Conference Proceeding

Publication Date

10-2011

Abstract

The goal of this study was to determine the timing and the mechanism for a landslide located near Norbeck Ridge in Badlands National Park, South Dakota. The Norbeck Ridge landslide is a large landslide adjacent to State Route 240, the main road into the park. Two landslides east of Norbeck Ridge, the Cedar Pass and Cliff Shelf slides, were stabilized in a $14 million US DOT project after landslide movement threatened to destroy the road (Monley 2000). Technical reports from investigation of those slides suggest that the Cliff Shelf was a block-glide-style landslide, that is, a coherent mass moving along a planar zone of weakness.

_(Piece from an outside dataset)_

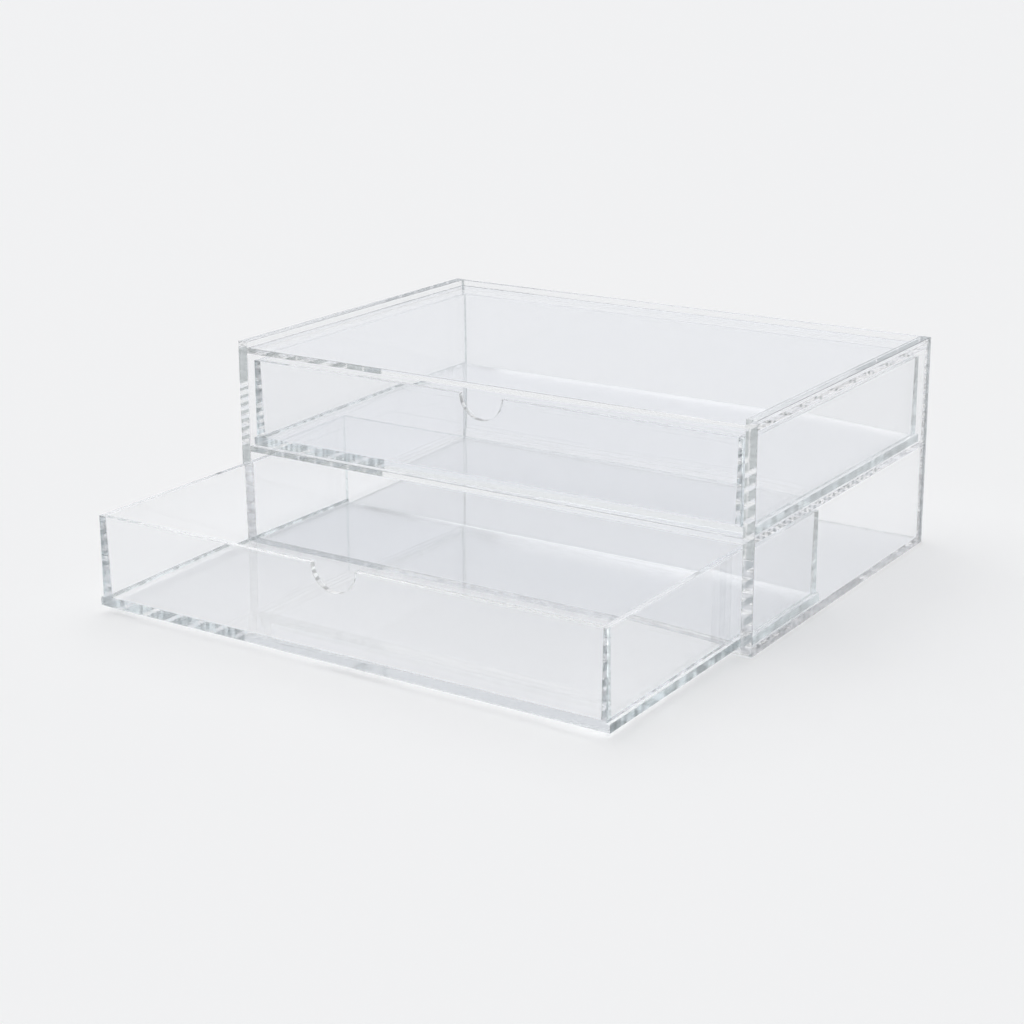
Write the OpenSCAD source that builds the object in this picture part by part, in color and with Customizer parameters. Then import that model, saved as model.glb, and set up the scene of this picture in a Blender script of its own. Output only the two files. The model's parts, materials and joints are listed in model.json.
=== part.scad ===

Landslides occurring along the wall in the Badlands are complex, and may be the result of more than one mass movement process. However, based on our field observation in 2010 and 2011, Norbeck Ridge landslide is a rotational slump, and the fault mapped near the landslide is a slump scarp. In support of this conclusion, we observed numerous zones of rotational slumping in the outcrop of the Norbeck Ridge. We observed this same mass movement style in adjacent areas, such as the landslide at Saddle Pass trail. Thus, while the larger Cliff Shelf slide may be a block glide, the dominant slide mechanism at Norbeck Ridge appears to be rotational slumping. Detachment in one or more clay-rich, poorly consolidated strata in the Upper Scenic Formation or the Lower Poleslide, perhaps above and below the informally named disappointment limestone interval as suggested by Evanoff (2010), appears to be the mechanism for slide motion.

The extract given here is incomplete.